Patients diagnosed with AFRS tend to have a history of allergic rhinitis and/or atopy. Thick tenacious and viscous fungal debris and mucin are characteristic features of this condition, with allergic mucin being a pathognomonic finding. Often, the mucin color ranges from brown to dark green. 30
Visual improvement has been reported when surgery was performed within 30 days of vision loss. 19 The duration of visual impairment before intervention is a significant determinant of favorable visual outcomes, with delayed response decreasing the likelihood of vision restoration. This assertion aligns with a study showing a notable difference (P value = .038) among patients with full, partial, and no visual recovery based on the mean duration between the onset of visual impairment and the intervention. 31 Unfortunately, in our case series, no meaningful improvement in visual acuity was observed in all 3 patients, although surgery was performed less than one month after diagnosing vision loss.18,24–26 Moreover, the COVID-19 pandemic has complicated timely AFRS diagnosis and management, exacerbating disease progression and resultant complications at presentation. 32
In this context, it's noteworthy that our case series consisted solely of adult patients. Interestingly, the literature suggests that orbital involvement, is less common among adults compared to children. This accentuates the presence of age-dependent differences in AFRS presentations, despite the limited number of comparative studies. A specific study reported higher orbital involvement in children (68%) than adults (33%), greater intracranial disease extension in the pediatric population, slightly more bone erosion in children (25%) compared to adults (23%), and a higher proptosis incidence in the pediatric group (22% vs 9%). 33 This could be attributed to the enhanced flexibility of children's facial skeletons, predisposing them to disease expansion. This observation underlines the necessity of further research to decipher the underlying mechanisms and potential implications for treatment strategies across different age groups.

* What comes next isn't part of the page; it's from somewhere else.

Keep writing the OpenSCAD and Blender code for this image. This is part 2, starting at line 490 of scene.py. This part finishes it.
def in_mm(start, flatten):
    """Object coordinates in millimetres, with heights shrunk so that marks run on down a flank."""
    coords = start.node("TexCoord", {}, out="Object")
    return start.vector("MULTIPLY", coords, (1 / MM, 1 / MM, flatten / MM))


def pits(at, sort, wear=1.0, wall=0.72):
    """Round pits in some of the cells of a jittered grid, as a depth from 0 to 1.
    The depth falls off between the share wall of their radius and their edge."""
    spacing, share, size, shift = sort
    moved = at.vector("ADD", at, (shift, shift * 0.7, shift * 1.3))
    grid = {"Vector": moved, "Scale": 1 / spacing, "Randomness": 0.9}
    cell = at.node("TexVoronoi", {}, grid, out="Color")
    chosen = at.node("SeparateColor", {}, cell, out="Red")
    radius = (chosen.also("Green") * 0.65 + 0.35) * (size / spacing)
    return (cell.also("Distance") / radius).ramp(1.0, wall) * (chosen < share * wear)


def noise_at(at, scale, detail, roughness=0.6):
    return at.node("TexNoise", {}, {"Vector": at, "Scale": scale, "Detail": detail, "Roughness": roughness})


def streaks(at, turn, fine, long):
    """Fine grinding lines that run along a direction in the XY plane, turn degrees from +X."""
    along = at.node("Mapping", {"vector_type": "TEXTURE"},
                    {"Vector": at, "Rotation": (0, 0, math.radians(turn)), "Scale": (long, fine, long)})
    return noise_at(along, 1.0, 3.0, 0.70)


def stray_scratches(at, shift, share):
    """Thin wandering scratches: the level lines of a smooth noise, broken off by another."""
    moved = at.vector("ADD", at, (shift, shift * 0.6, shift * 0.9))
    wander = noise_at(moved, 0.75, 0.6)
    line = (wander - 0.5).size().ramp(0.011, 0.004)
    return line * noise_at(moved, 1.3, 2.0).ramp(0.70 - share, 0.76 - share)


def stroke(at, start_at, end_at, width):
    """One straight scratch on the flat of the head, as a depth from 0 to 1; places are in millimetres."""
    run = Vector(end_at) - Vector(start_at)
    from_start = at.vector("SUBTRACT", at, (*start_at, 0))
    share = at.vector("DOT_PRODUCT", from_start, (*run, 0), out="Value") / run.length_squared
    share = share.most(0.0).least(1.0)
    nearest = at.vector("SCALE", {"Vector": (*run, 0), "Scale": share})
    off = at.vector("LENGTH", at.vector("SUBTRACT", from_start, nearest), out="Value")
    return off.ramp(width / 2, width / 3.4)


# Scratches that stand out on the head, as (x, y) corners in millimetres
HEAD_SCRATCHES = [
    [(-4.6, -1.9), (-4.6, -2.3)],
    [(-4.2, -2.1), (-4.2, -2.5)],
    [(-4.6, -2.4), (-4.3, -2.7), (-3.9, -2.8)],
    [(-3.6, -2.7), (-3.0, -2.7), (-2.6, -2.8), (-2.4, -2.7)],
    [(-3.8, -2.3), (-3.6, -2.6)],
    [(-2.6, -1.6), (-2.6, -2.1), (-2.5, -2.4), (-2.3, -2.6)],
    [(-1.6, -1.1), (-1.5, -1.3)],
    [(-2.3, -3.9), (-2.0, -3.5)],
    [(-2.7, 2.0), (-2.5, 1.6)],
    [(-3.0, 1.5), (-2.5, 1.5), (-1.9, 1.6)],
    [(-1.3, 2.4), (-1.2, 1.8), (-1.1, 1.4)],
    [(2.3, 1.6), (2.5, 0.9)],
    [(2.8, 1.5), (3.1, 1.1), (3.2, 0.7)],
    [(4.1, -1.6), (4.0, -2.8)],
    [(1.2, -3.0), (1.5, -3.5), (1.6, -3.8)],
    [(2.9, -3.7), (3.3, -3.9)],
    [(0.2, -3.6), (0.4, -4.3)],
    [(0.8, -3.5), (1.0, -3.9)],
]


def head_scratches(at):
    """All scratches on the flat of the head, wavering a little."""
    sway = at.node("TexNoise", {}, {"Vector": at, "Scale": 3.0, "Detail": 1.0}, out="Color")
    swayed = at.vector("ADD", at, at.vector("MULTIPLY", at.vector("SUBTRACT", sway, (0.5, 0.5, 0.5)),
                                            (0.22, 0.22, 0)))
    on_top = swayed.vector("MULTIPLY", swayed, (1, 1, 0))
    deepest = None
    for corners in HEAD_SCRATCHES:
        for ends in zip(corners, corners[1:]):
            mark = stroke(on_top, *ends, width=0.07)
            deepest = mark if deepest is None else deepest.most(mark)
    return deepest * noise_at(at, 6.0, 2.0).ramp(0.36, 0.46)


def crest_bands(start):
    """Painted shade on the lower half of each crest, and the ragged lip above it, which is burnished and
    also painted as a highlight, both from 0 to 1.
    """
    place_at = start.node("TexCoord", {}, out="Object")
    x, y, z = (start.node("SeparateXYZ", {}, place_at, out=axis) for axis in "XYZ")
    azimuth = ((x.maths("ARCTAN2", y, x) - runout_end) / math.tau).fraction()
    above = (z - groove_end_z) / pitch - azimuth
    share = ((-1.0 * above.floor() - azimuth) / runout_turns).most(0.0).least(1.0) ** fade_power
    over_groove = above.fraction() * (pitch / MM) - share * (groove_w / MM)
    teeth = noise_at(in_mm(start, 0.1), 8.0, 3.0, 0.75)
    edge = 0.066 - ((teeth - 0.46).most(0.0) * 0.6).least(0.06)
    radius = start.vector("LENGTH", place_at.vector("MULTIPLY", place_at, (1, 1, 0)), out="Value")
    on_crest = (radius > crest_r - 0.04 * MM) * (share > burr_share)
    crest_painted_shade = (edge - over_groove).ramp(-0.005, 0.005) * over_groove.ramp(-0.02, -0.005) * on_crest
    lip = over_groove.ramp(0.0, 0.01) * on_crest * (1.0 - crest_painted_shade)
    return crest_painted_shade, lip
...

This AFRS case series underscores the critical role of established diagnostic criteria and neuroimaging in identifying cases, especially with vision loss. It reaffirms the importance of comprehensive surgical and medical intervention, despite the complexities presented by lesion locations. The series also highlights the potential severity of AFRS outcomes, emphasizing the need for early intervention to increase chances of visual recovery. Overall, it stresses the necessity for continued research to enhance our understanding and treatment strategies for AFRS, particularly in severe manifestations.
Conclusion
Allergic fungal rhinosinusitis is a serious disease with devastating consequences. Considering that the orbit is frequently involved due to its close proximity to the sinuses, patients may present with visual changes or even blindness. Thus, urgent multidisciplinary management is required, as any diagnostic delay may result in irreversible damage. Therefore, prompt surgical intervention is recommended to improve the prognosis and visual outcomes.